AMS to merge three campus services

The AMS announced the amalgamation of Yearbook & Design Services (YDS), Convocation Services and Queen’s TV (QTV) into Studio Q on Monday afternoon, sparking criticism from former QTV employees.

Studio Q will serve as the primary video and graphic content creator for AMS Marketing & Communications, live stream Gaels home games for Athletics and Recreation and create the Tricolour Yearbook and Agenda.

AMS Vice-President of Operations Justin Reekie told the Journal via email that the AMS amalgamated the services due to overlap between YDS and QTV. He added that Convocation Services was included because operating expenses for the service already include advertising services from QTV.

Reekie said Studio Q will not retain QTV’s mandated editorial segments, which include news and entertainment.

“We will not be mandating any segments, but rather opening up the possibilities of any editorial content to be created by volunteers, including news,” he said.
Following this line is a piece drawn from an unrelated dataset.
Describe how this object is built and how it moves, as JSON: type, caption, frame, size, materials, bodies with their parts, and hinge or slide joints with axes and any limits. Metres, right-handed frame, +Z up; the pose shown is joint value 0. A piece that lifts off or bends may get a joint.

“Preserving their editorial autonomy, if the Studio Q team feels that a news segment is necessary to document and disseminate Queen’s life, then that is what Studio Q is now even more capable of doing.”

QTV currently receives a mandatory student fee of $3.00, and YDS an opt-out fee of $21.43. Reekie said the AMS will bring a new opt-out fee proposal to the AMS Assembly on Feb. 12, to go on to the Annual General Meeting on March 10.

Emma Fuller, QTV’s current executive producer, said she and YDS Head Manager Isaac Kim had initially discussed the idea of amalgamating their services after being hired last year, but hadn’t expected it to happen so quickly.

“We’re not getting rid of [the segments] — we’re instead creating a space where the opportunities to work creatively and create content is still there,” said Fuller, ArtSci ’16.

Kim, ArtSci ’15, said Studio Q will fulfill YDS and QTV’s mandates of preserving, distributing and cherishing Queen’s culture, events and student life.

“The fact that we actually share that same mandate without even explicitly making that our mandate is mainly the foundation of why we can and why we should merge,” Kim said.

He added that Studio Q will focus on what the volunteers want to do and what the student body wants.

“We do have a responsibility to the student body, as well as the students who volunteer with us,” he said.

Some QTV alumni criticized what they saw as a lack of value for QTV’s editorial content.

Eugene Michasiw, QTV’s executive producer in 2011-12, said he was “shocked” and “saddened”.

“My year was the first year really to focus on these production services, as well as live sports — those were two pet projects of mine and our business manager at the time,” said Michasiw, ArtSci ’13.

“We did grow them for the purpose of growing editorial content, so we would buy equipment for production services only so that would come back and feed back into the news service.”

This move eliminates more than 30 years of history, Michasiw said, and erases years of work put in by volunteers and supporters of QTV.

“If there is a problem — I wasn’t aware there was a huge problem — but if there’s challenges that they’re having with producing consistent news coverage, the answer isn’t to eliminate the news coverage,” he said.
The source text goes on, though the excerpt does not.